Se essa estratégia prevalecer, todos os explorados e oprimidos por regimes aliados a Lula, como os de Cuba (onde há mais de 700 presos políticos), Venezuela, Rússia (que já matou 100 mil ucranianos no último ano), China (que suprimiu os protestos em Hong Kong e prende o povo Uighur em campos de concentração em Xinjiang), Coreia do Norte, não contarão com o apoio do governo brasileiro, mas poderão contar com a solidariedade de todos e todas que não abandonamos a luta por liberdades democráticas, nem abrimos mão da luta pelo socialismo e pela revolução mundial.

Nicarágua e a LIT

A Brigada Simón Bolívar na revolução

A revolução nicaraguense cumpriu um papel muito importante na fundação da Liga Internacional dos Trabalhadores – Quarta Internacional (LIT-QI), à qual integra o PSTU.

Em 1979, os trotskistas liderados por Nahuel Moreno formaram a Brigada Simón Bolívar para lutar na Nicarágua contra a ditadura de Somoza. A brigada saiu da Colômbia e passou a combater na Frente Sul, a partir da Costa Rica.

Seu principal feito foi a tomada da cidade portuária de Bluefields, a principal da costa Atlântica. Três combatentes foram mortos e vários ficaram feridos.

Após a queda de Somoza, os integrantes da brigada formaram em Bluefields um governo sem capitalistas, contrariando a orientação dos sandinistas, e organizaram na capital 90 sindicatos representando cerca de 20 mil trabalhadores e trabalhadoras.

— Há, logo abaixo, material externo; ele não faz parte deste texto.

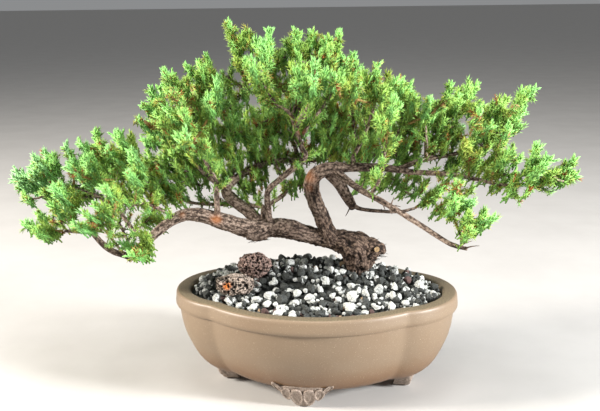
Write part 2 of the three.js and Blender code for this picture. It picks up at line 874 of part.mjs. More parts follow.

Por esse motivo, 70 estrangeiros integrantes da brigada foram presos, deportados para o Panamá, torturados pelo governo local e expulsos para seus países.

Os dirigentes da Quarta Internacional (Secretariado Unificado), baseada em Paris e liderada por Ernest Mandel, apoiaram a repressão sandinista. Dois anos depois, Mandel declarou que os sandinistas eram mais democráticos que os bolcheviques.

Esse apoio à repressão levou os trotskistas liderados por Nahuel Moreno, então a principal corrente na América Latina, a romperem com os mandelistas e fundarem, em 1982, a Liga Internacional dos Trabalhadores – Quarta Internacional (LIT-QI).